Haemotoxic Venom (signs and symptoms)
Haemotoxic venom destroys the coagulent properties of blood.
This type of
causes severe internal bleeding, as well as bleeding from mucous membrane surfaces, and the bite site.
Haemotoxic venom acts as a pro-coagulant, removing fibrinogen from blood and reducing blood platelets. The venom also weakens the capillary endothelium ( a thin layer of cells that line the interior walls of blood vessels) which results in internal haemorrhaging.
This is a slow acting venom, and death usually occurs between 24-72 hours if untreated.
Death usually results from multiple organ failure or bleeding of the brain.
In South Africa, these bites account for less than 1% of all recorded bites.
Immediate symptoms of a Haemotoxic venom:
* No immediate pain.
* Symptomatic signs of envenomation usually presents itself within a hour after a bite.
* Physical symptoms occur much later.
* No physical signs are apparent, apart from bite marks.
* If there is a suspected haemotoxic envenomation (eg Boomslang), then blood clotting time should be tested. The normal clotting time for blood is between 5-8 minutes.
Other signs and symptoms of a Haemotoxic venom:
* Fang marks. This is usually a good indication of a potential envenomation. This could either be distinct puncture marks at the site, or merely a scratch.
* Minimal Edema (swelling). Victims may experience slight swelling around the bite site. This is not immediate, and may occur some time after a bite. Unlike cytotoxic venom the swelling does not progress further along the affected limb.
* Slight pain and discomfort may be experienced by the victim usually 1-3 hours after envenomation has occured.

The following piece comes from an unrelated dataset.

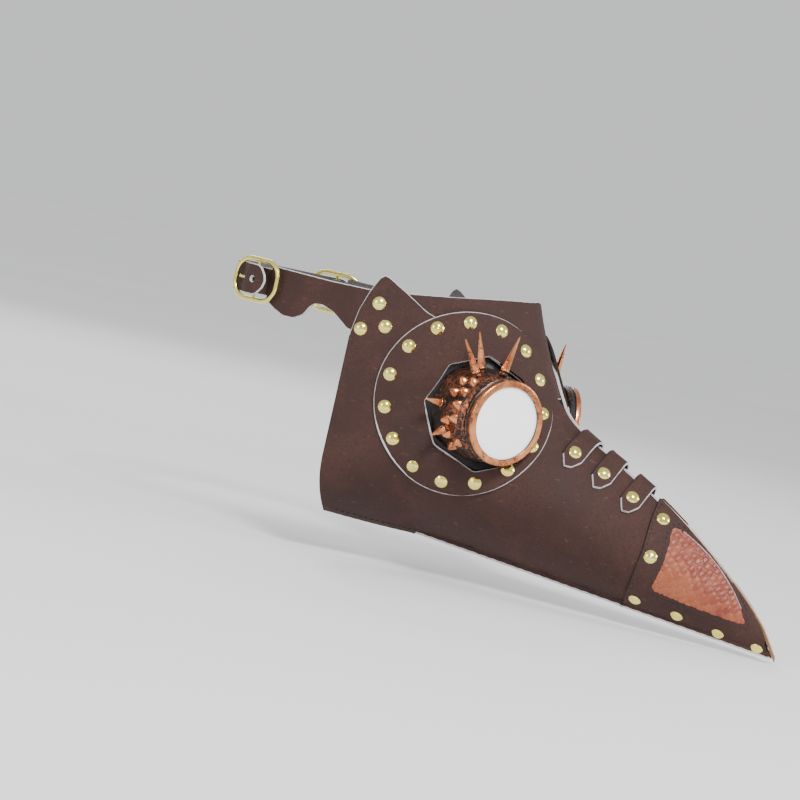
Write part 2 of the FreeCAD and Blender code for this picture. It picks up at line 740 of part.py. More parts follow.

* Continuous bleeding from bite mark. This occurs as a result of the venom destroying the coagulent properties of blood.
* Irregularities in victims blood.
* Bruising(echymosis) usually occurs as a result of the weakening of the capillary endothelium. The damaged capillaries allow blood to seep through into the surrounding tissue.
* Overall general weakness.
* Hematemesis (Vomiting blood). As the mucous membrane surfaces of the upper gastrointestinal tract (mouth, pharynx, oesophagus,stomach, and small intestine) begin to bleed it causes involuntary regurgitation causing the victim to vomit blood.

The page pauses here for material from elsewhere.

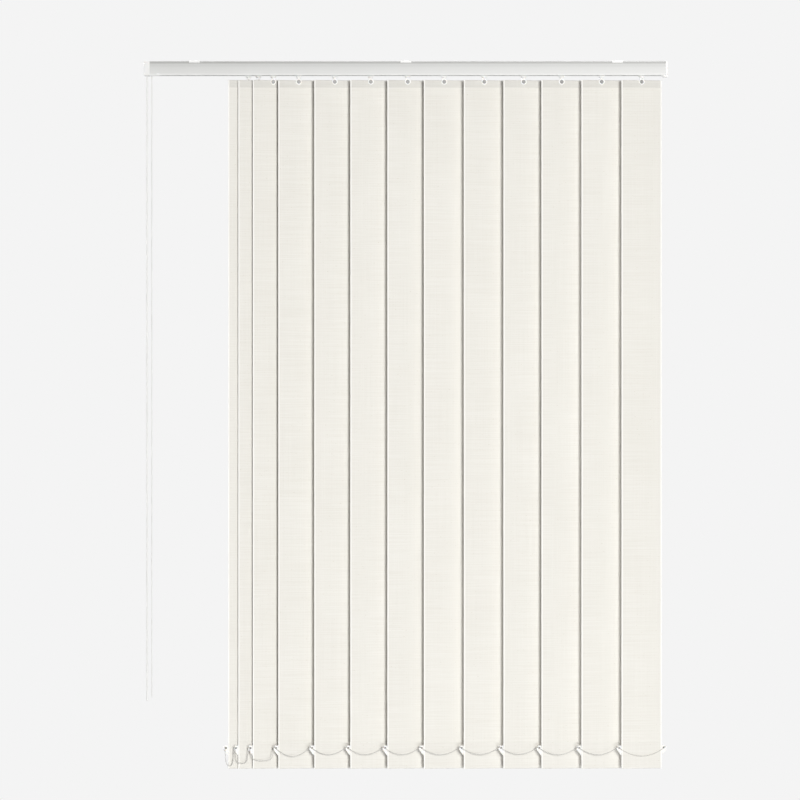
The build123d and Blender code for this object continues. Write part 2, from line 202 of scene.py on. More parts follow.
# The floor is lit as it is, and the camera sees it paler, fading into the wall at its rim.
def makeFloor():
    bpy.ops.mesh.primitive_circle_add(
        vertices=96,
        radius=room["floorRadius"] * mm,
        fill_type="NGON",
        location=(0, 0, -room["floorDrop"] * mm),
    )
    floor = bpy.context.object
    floor.name = "paleFloor"
    paint = bpy.data.materials.new("paleFloor")
    paint.use_nodes = True
    tree = paint.node_tree
    lit = tree.nodes["Principled BSDF"]
    lit.inputs["Base Color"].default_value = room["floorColour"]
    lit.inputs["Roughness"].default_value = 0.9
    pale, wall = (tree.nodes.new("ShaderNodeEmission") for _ in range(2))
    pale.inputs["Color"].default_value = room["floorColour"]
    wall.inputs["Color"].default_value = room["wallColour"]
    paler, faded = (tree.nodes.new("ShaderNodeMixShader") for _ in range(2))
    paler.inputs[0].default_value = room["floorPaleness"]
    tree.links.new(lit.outputs[0], paler.inputs[1])
    tree.links.new(pale.outputs[0], paler.inputs[2])
    where = tree.nodes.new("ShaderNodeTexCoord")
    fromMiddle = tree.nodes.new("ShaderNodeVectorMath")
    fromMiddle.operation = "LENGTH"
    rim = tree.nodes.new("ShaderNodeMapRange")
    rim.interpolation_type = "SMOOTHSTEP"
    rim.inputs["From Min"].default_value = room["floorFadesFrom"] * mm
    rim.inputs["From Max"].default_value = room["floorFadedAt"] * mm
    tree.links.new(where.outputs["Object"], fromMiddle.inputs[0])
    tree.links.new(fromMiddle.outputs["Value"], rim.inputs["Value"])
    tree.links.new(rim.outputs["Result"], faded.inputs[0])
    tree.links.new(paler.outputs[0], faded.inputs[1])
    tree.links.new(wall.outputs[0], faded.inputs[2])
    mix = plainSeenBehind(tree, lit, faded)
    tree.links.new(mix.outputs[0], tree.nodes["Material Output"].inputs["Surface"])
    floor.data.materials.append(paint)


bpy.context.scene.view_settings.view_transform = "Standard"
makeCamera()
for name, (place, width, height, watts, colour) in lamps.items():
    makeLamp(name, place, width, height, watts, colour)
makeWorld()
makeFloor()
print("camera, lamps and floor made")


# Finishes

# A material and the few steps that its node tree is built from. Noise and band scales are
# per metre of the coordinates that they get.
class Finish:
    def __init__(self, name, colour, roughness, **sockets):
        self.material = bpy.data.materials.new(name)
        self.material.use_nodes = True
        self.tree = self.material.node_tree
        self.shader = self.tree.nodes["Principled BSDF"]
        self.set("Base Color", (*colour, 1.0))
        self.set("Roughness", roughness)
        for socket, value in sockets.items():
            self.set(socket.replace("_", " "), value)

    def set(self, socket, value):
        self.shader.inputs[socket].default_value = value

    def node(self, kind, **settings):
        made = self.tree.nodes.new(kind)
        for name, value in settings.items():
            setattr(made, name, value)
        return made

    def join(self, output, socket):
        self.tree.links.new(output, socket)

    def place(self, source="Object", scale=(1, 1, 1)):
        where = self.node("ShaderNodeTexCoord")
        mapping = self.node("ShaderNodeMapping")
        mapping.inputs["Scale"].default_value = scale
        self.join(where.outputs[source], mapping.inputs["Vector"])
        return mapping.outputs["Vector"]

    def noise(self, vector, scale, detail=2.0, roughness=0.5):
        noise = self.node("ShaderNodeTexNoise")
        noise.inputs["Scale"].default_value = scale
        noise.inputs["Detail"].default_value = detail
        noise.inputs["Roughness"].default_value = roughness
        self.join(vector, noise.inputs["Vector"])
        return noise.outputs["Fac"]

    def bands(self, vector, scale, direction, distortion=0.0):
        wave = self.node("ShaderNodeTexWave", bands_direction=direction)
        wave.inputs["Scale"].default_value = scale
        wave.inputs["Distortion"].default_value = distortion
        self.join(vector, wave.inputs["Vector"])
        return wave.outputs["Fac"]

    def math(self, operation, *values):
        step = self.node("ShaderNodeMath", operation=operation)
        for socket, value in zip(step.inputs, values):
            if isinstance(value, (int, float)):
                socket.default_value = value
            else:
                self.join(value, socket)
        return step.outputs[0]

    def ramp(self, value, low, high, lowColour, highColour):
        ramp = self.node("ShaderNodeValToRGB")
        ends = ramp.color_ramp.elements
        ends[0].position, ends[1].position = low, high
        ends[0].color, ends[1].color = (*lowColour, 1.0), (*highColour, 1.0)
        self.join(value, ramp.inputs["Fac"])
        return ramp.outputs["Color"]

    # From low to high as the value goes from start to end
    def range(self, value, low, high, start=0.0, end=1.0):
        change = self.node("ShaderNodeMapRange")
        ends = {"From Min": start, "From Max": end, "To Min": low, "To Max": high}
        for socket, number in ends.items():
            change.inputs[socket].default_value = number
        self.join(value, change.inputs["Value"])
        return change.outputs["Result"]

    def attribute(self, name):
        return self.node("ShaderNodeAttribute", attribute_name=name).outputs["Fac"]

    def mixed(self, first, second, blend="MULTIPLY"):
        mix = self.node("ShaderNodeMix", data_type="RGBA", blend_type=blend)
        mix.inputs["Factor"].default_value = 1.0
        self.join(first, mix.inputs["A"])
        self.join(second, mix.inputs["B"])
        return mix.outputs["Result"]

    def colour(self, output):
        self.join(output, self.shader.inputs["Base Color"])

    def gloss(self, output):
        self.join(output, self.shader.inputs["Roughness"])

    def bump(self, height, strength, distance):
        bump = self.node("ShaderNodeBump")
        bump.inputs["Strength"].default_value = strength
        bump.inputs["Distance"].default_value = distance
        self.join(height, bump.inputs["Height"])
        self.join(bump.outputs["Normal"], self.shader.inputs["Normal"])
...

* Anaemia and shock may develop in certain bite victims.
* Bleeding from stractches and mucus surfaces.
* Victims may also experience Epistaxis (nose bleed).

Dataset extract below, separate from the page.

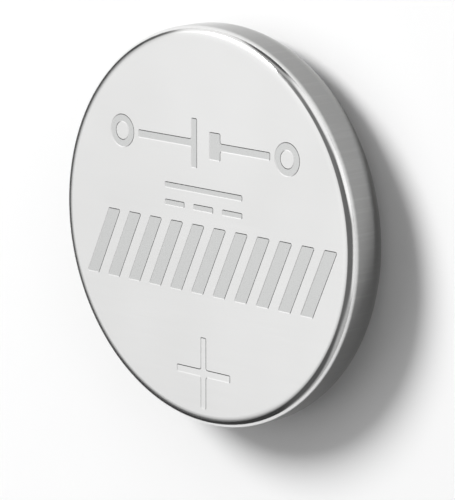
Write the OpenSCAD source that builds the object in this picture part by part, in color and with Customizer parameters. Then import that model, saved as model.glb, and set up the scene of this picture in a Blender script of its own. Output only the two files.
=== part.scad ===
// Lithium coin cell, lying flat on its negative terminal.
// Origin: centre of the negative terminal's flat face. +Z: through the cell, towards the positive face.
// Both metal cups are drawn from thin sheet. The can's wall is crimped inward over the seal and the cap,
// and the bends of can, seal and cap all share one centre.

/* [Cell] */
// Outside diameter over the can's wall
cell_d = 20; // [16:0.1:24.5]
// Height over both terminals
cell_h = 3.2; // [3:0.05:5]
// Height of the crimped lip above the negative terminal's face
lip_rise = 0.3; // [0.2:0.05:0.4]
// Clearance between a cup and the seal
seat_gap = 0.02; // [0.01:0.01:0.04]

/* [Positive can] */
// Sheet thickness of the can
can_t = 0.25; // [0.2:0.01:0.28]
// Width of the rounded edge around the positive face
edge_w = 0.42; // [0.38:0.01:0.46]
// Radius where the positive face turns into that edge
face_corner_r = 0.35; // [0.3:0.01:0.37]
// Radius where that edge runs out into the wall
shoulder_r = 0.54; // [0.5:0.01:0.6]
// Radius of the corner inside the can
can_inside_r = 0.2; // [0.15:0.01:0.22]
// Outside radius of the crimp
crimp_r = 1.4; // [1.25:0.05:1.5]
// Angle through which the wall is crimped inward
crimp_angle = 80; // [70:1:86]

/* [Sealing gasket] */
// Wall of the seal between can and cap
seal_t = 0.32; // [0.25:0.01:0.34]
// Thickness of the seal's foot on the can's floor
foot_t = 0.35; // [0.25:0.01:0.5]
// Thickness of the seal's lip inside the cap's skirt
upstand_t = 0.25; // [0.15:0.01:0.3]
// Clearance between the end of that lip and the bend of the cap
upstand_gap = 0.08; // [0.04:0.01:0.3]
// Clearance between the seal's nose and the fillet of the cap
nose_gap = 0.03; // [0.01:0.01:0.06]
// Radius on the corner of the nose that shows from below
nose_round_r = 0.12; // [0.05:0.01:0.2]

/* [Negative cap] */
// Sheet thickness of the cap
cap_t = 0.25; // [0.2:0.01:0.28]
// Flat ledge between the cap's bend and the fillet at the foot of its pan
ledge_w = 0.18; // [0.1:0.01:0.4]
// Outside radius at the rim of the pan
pan_corner_r = 0.35; // [0.3:0.01:0.45]
// Radius of the fillet at the foot of the pan
pan_fillet_r = 0.12; // [0.05:0.01:0.15]

/* [Lithium anode] */
// Clearance between the lithium disc and the pan's wall
anode_gap = 0.3; // [0.1:0.05:0.8]
// Thickness of the lithium disc
anode_t = 0.7; // [0.4:0.05:0.9]

/* [Separator] */
// Thickness of the nonwoven separator
separator_t = 0.15; // [0.08:0.01:0.18]
// Height of the separator's rim around the pellet
separator_rim_h = 1.1; // [0.3:0.05:1.3]
// Clearance between that rim and the pan's wall
separator_gap = 0.1; // [0.05:0.01:0.2]

/* [Cathode pellet] */
// Clearance between the pellet and the separator's rim
pellet_gap = 0.05; // [0.02:0.01:0.08]
// Chamfer on the pellet's edges
pellet_chamfer = 0.12; // [0.05:0.01:0.2]

/* [Cathode collector] */
// Distance from the pellet's edge to the edge of the collector
collector_inset = 0.25; // [0.15:0.05:0.8]
// Thickness of the collector
collector_t = 0.1; // [0.06:0.01:0.15]
// Solid margin around the collector's openings
collector_margin = 0.5; // [0.3:0.05:1]
// Long way of one diamond opening
diamond_l = 1.7; // [1:0.05:1.9]
// Short way of one diamond opening
diamond_w = 0.85; // [0.5:0.05:1]
// Width of the strands between the openings
strand_w = 0.22; // [0.15:0.01:0.4]

/* [Hidden] */
$fn = 96;

cell_r = cell_d / 2;
// Overshoot of a cutting shape past the face that it cuts
over = 1;

// Centre that the bends of can, seal and cap share, on the section
bend_x = cell_r - crimp_r;
bend_z = lip_rise + crimp_r;
// Centre of the arc that runs out into the can's wall
shoulder_x = cell_r - shoulder_r;
shoulder_z = cell_h - face_corner_r
    - sqrt(pow(shoulder_r - face_corner_r, 2) - pow(shoulder_r - edge_w, 2));

// Distances inward from the can's outer surface to each layer of the closed wall
seal_out = can_t + seat_gap;
seal_in = seal_out + seal_t;
cap_out = seal_in + seat_gap;
cap_in = cap_out + cap_t;

// Heights, from the negative face upward
anode_z = cap_t;
separator_z = anode_z + anode_t;
pellet_z = separator_z + separator_t;
collector_z = cell_h - can_t - collector_t;
pellet_t = collector_z - pellet_z;
foot_top_z = cell_h - seal_out;
foot_z = foot_top_z - foot_t;
upstand_z = bend_z + upstand_gap;
skirt_end_z = foot_z - seat_gap;
ledge_z = lip_rise + cap_out;

// Radii, from the seal's inner lip inward
upstand_r = cell_r - cap_in - seat_gap;
upstand_in_r = upstand_r - upstand_t;
fillet_x = bend_x - ledge_w;
fillet_z = ledge_z - pan_fillet_r;
nose_r = fillet_x + nose_gap;
pan_r = fillet_x - pan_fillet_r;
pan_in_r = pan_r - cap_t;
anode_r = pan_in_r - anode_gap;
separator_r = pan_in_r - separator_gap;
separator_in_r = separator_r - separator_t;
pellet_r = separator_in_r - pellet_gap;
collector_r = pellet_r - collector_inset;

// Half-section of a round block from height low to height high, its two rims rounded
module block_section(r, low, high, low_r, high_r) {
    translate([0, low + low_r]) square([r, high - high_r - low - low_r]);
    translate([0, low]) square([r - low_r, high - low - high_r]);
    translate([r - low_r, low + low_r]) circle(r = low_r);
    if (high_r > 0) {
        translate([0, high - high_r - low_r]) square([r - high_r, high_r + low_r]);
        translate([r - high_r, high - high_r]) circle(r = high_r);
    }
}

// Block section that lies a given distance inside the can's outer surface, up to height high
module layer_section(inset, high, high_r = 0) {
    block_section(cell_r - inset, lip_rise + inset, high, crimp_r - inset, high_r);
}

// Sector of a disc around a centre, from the +X side up to an angle
module sector(x, z, r, angle) {
    reach = 2 * r;
    intersection() {
        translate([x, z]) circle(r = r);
        translate([x, z]) polygon([[0, 0], [reach, 0], [reach * cos(angle), reach * sin(angle)]]);
    }
}

// Outer outline of the can: wall, crimp, and a face edge made of two tangent arcs
module can_outline() {
    corner_x = cell_r - edge_w;
    corner_z = cell_h - face_corner_r;
    layer_section(0, shoulder_z);
    translate([0, bend_z]) square([corner_x, cell_h - bend_z]);
    translate([corner_x, corner_z]) circle(r = face_corner_r);
    sector(shoulder_x, shoulder_z, shoulder_r, atan2(corner_z - shoulder_z, corner_x - shoulder_x));
}

// Everything inside the line on which the crimped lip ends
module mouth_section() {
    reach = 2 * crimp_r;
    end = [bend_x + reach * cos(crimp_angle), bend_z - reach * sin(crimp_angle)];
    polygon([[-over, bend_z], [bend_x, bend_z], end, [-over, end[1]]]);
}

// Drawn steel cup: positive face, rounded edge, wall and crimped lip
module positive_can() {
    color("#cfd0d0") rotate_extrude() difference() {
        can_outline();
        layer_section(can_t, cell_h - can_t, can_inside_r);
        mouth_section();
    }
}

// What is cut from the seal's nose: all inside its end, and the corner that shows below the cap
module nose_cut() {
    round_x = nose_r + nose_round_r;
    nose_z = lip_rise + seal_out;
    translate([-over, 0]) square([nose_r + over, upstand_z]);
    difference() {
        square([round_x, nose_z + nose_round_r]);
        translate([round_x, nose_z + nose_round_r]) circle(r = nose_round_r);
    }
}

// Moulded ring of J section: outer wall, foot, inner lip, and the part that the crimp folds over
module sealing_gasket() {
    color("#3b3f43") rotate_extrude() difference() {
        layer_section(seal_out, foot_top_z, can_inside_r);
        difference() {
            layer_section(seal_in, foot_z);
            translate([upstand_in_r, upstand_z]) square([upstand_t, foot_z - upstand_z + over]);
        }
        translate([-over, upstand_z]) square([upstand_in_r + over, cell_h - upstand_z]);
        nose_cut();
    }
}

// Solid outline of the cap: skirt and shoulder, and the pan that steps down to the terminal's face
module cap_outline() {
    layer_section(cap_out, skirt_end_z);
    block_section(pan_r, 0, skirt_end_z, pan_corner_r, 0);
    difference() {
        translate([0, fillet_z]) square([fillet_x, pan_fillet_r]);
        translate([fillet_x, fillet_z]) circle(r = pan_fillet_r);
    }
}

// Hollow of the cap, one sheet thickness inside its outline
module cap_hollow() {
    bend_r = pan_fillet_r + cap_t;
    layer_section(cap_in, skirt_end_z + over);
    block_section(pan_in_r, cap_t, skirt_end_z, pan_corner_r - cap_t, 0);
    difference() {
        translate([0, fillet_z]) square([fillet_x, bend_r]);
        translate([fillet_x, fillet_z]) circle(r = bend_r);
    }
}

// Drawn steel cap: negative face, step, shoulder under the crimp, and skirt
module negative_cap() {
    color("#c4c5c4") rotate_extrude() difference() {
        cap_outline();
        cap_hollow();
    }
}

// Disc of lithium, pressed onto the cap's floor
module lithium_anode() {
    color("#a9abad") translate([0, 0, anode_z]) cylinder(r = anode_r, h = anode_t);
}

// Nonwoven cup between the electrodes, its rim turned up around the pellet
module separator() {
    color("#f2efe6") translate([0, 0, separator_z]) difference() {
        cylinder(r = separator_r, h = separator_t + separator_rim_h);
        translate([0, 0, separator_t]) cylinder(r = separator_in_r, h = separator_rim_h + over);
    }
}

// Pressed manganese dioxide pellet with chamfered edges
module cathode_pellet() {
    r = pellet_r;
    c = pellet_chamfer;
    color("#2b2b2d") translate([0, 0, pellet_z]) rotate_extrude()
        polygon([[0, 0], [r - c, 0], [r, c], [r, pellet_t - c], [r - c, pellet_t], [0, pellet_t]]);
}

// One diamond opening of the collector
module diamond() {
    polygon([[diamond_l / 2, 0], [0, diamond_w / 2], [-diamond_l / 2, 0], [0, -diamond_w / 2]]);
}

// Expanded-metal disc that joins the pellet to the can: staggered diamonds inside a solid margin
module cathode_collector() {
    // Half the long pitch and half the short pitch, so that every strand is strand_w wide
    slope = sqrt(pow(diamond_l, 2) + pow(diamond_w, 2));
    step_x = diamond_l / 2 + strand_w * slope / diamond_w / 2;
    step_y = diamond_w / 2 + strand_w * slope / diamond_l / 2;
    open_r = collector_r - collector_margin;
    columns = ceil(open_r / step_x);
    rows = ceil(open_r / step_y);
    color("#b5b7b8") translate([0, 0, collector_z]) linear_extrude(collector_t) difference() {
        circle(r = collector_r);
        for (i = [-columns:columns], j = [-rows:rows])
            if ((i + j) % 2 == 0 && norm([abs(i) * step_x + diamond_l / 2, j * step_y]) < open_r)
                translate([i * step_x, j * step_y]) diamond();
    }
}

positive_can();
sealing_gasket();
negative_cap();
lithium_anode();
separator();
cathode_pellet();
cathode_collector();
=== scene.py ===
"""Lithium coin cell lying flat on a pale table, its positive face up, seen from the photograph's angle.

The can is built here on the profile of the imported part, because its face carries etched marks.
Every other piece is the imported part's own, with a procedural material. Lengths below are in
millimetres and turn into metres where Blender takes them.
"""
import math

import bmesh
import bpy
from mathutils import Matrix, Vector


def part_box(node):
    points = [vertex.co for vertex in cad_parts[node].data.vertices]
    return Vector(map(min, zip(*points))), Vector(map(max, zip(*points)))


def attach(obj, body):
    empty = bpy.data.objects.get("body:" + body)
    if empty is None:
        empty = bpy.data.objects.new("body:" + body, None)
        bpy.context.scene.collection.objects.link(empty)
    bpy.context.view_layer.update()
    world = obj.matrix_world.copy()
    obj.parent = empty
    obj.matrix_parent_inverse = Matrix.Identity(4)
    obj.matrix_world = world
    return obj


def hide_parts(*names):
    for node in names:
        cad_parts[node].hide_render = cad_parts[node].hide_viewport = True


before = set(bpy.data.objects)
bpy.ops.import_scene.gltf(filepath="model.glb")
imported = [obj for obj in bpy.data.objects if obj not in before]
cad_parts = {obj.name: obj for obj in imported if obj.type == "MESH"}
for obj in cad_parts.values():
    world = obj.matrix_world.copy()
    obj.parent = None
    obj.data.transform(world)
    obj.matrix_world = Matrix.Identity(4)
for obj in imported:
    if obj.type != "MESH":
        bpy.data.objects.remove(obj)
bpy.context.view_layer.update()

MM = 0.001

# Can, as in the part's source: its radius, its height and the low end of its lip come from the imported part
can_low, can_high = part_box("positive_can")
CELL_R = can_high.x / MM
CELL_H = can_high.z / MM
LIP_END = can_low.z / MM
SHEET_T = 0.25
EDGE_W = 0.42
FACE_CORNER_R = 0.35
SHOULDER_R = 0.54
INSIDE_CORNER_R = 0.2
CRIMP_R = 1.4
CRIMP_ANGLE = 80
LIP_BREAK = 0.03

# Soft run-out of the flat face before its corner, seen in the photograph: radius, and angle in degrees
EASE_R = 1.1
EASE_ANGLE = 13

# Fineness of the lathe body, and the angle from which an edge is shaded as sharp, in degrees
LATHE_STEPS = 288
ARC_STEP = 4.5
SHARP_ANGLE = 28

# Depths below the face down to which the edge is as bright as the face, and from which the wall is darker:
# that darker wall is painted shade, a darker base colour standing in for dark reflection
PAINTED_SHADE_BEGINS = 0.28
PAINTED_SHADE_FULL = 0.54

# Etched marks: depth, width of the sloping side, radius of the corners, width of a stroke,
# and the steps of a corner and of a circle
ETCH_DEPTH = 0.011
ETCH_SIDE = 0.046
ETCH_CORNER_R = 0.09
STROKE = 0.42
CORNER_STEPS = 4
CIRCLE_STEPS = 48

# Camera, from a fit to the photograph's outlines: place, aim, lens, sensor, and nearest distance that it sees
CAMERA_AT = Vector((130.50, 37.35, 132.74))
CAMERA_AIM = Vector((1.69, -0.83, 3.20))
CAMERA_LENS = 275.0
CAMERA_SENSOR = 36
CAMERA_NEAR = 10

# Table: half its width, its grid, and its distance below the negative face
TABLE_HALF = 1500
TABLE_PARTS = 24
TABLE_GAP = 0.01

# Key lamp: direction in which it hangs, distance, diameter, and power in watts
KEY_DIRECTION = Vector((-0.50, 0.54, 0.67))
KEY_DISTANCE = 500
KEY_SIZE = 220
KEY_POWER = 2.38

# Span of a noise texture that its colours and ranges are stretched over
NOISE_LOW = 0.3
NOISE_HIGH = 0.7


# Camera, table and light

def add_camera():
    data = bpy.data.cameras.new("camera")
    data.sensor_width = CAMERA_SENSOR
    data.lens = CAMERA_LENS
    data.clip_start = CAMERA_NEAR * MM
    camera = bpy.data.objects.new("camera", data)
    camera.location = CAMERA_AT * MM
    camera.rotation_euler = look_rotation(CAMERA_AT, CAMERA_AIM)
    bpy.context.scene.collection.objects.link(camera)
    bpy.context.scene.camera = camera


def look_rotation(start, target):
    """Rotation that looks from start to target with +Y upward in the picture."""
    forward = (target - start).normalized()
    right = forward.cross(Vector((0, 1, 0))).normalized()
    up = right.cross(forward)
    columns = (right, up, -forward)
    matrix = [[column[row] for column in columns] for row in range(3)]
    return Matrix(matrix).to_euler()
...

* Another possible symptom of a haemotoxic envenomation is the presence of blood in the victims urine (hematuria).
* Mental confusion. Victims often experience feelings of disorientation, and their decision-making ability may become impaired.
* Increased sweating may occur.
* Hypertension, (increase in blood pressure) may occur in certain victims.
* In some cases the opposite occurs and victims may experience hypotension (decrease in blood pressure).
* Multiple organ dysfunction syndrome, previously known as multiple organ failure occurs if untreated.
Examples of Haemotoxic snakes that are classified as dangerous and life threatening:
Boomslang (Dispholidus typus).
Vine snakes (Thelotornis species).
Certain members of the genus Bitis eg
Puff adder Bitis arietans.
Gaboon adder Bitis gabonica.
Although predominantly cytotoxic both the Puff adder, and Gaboon adder, venoms contain haemotoxic properties.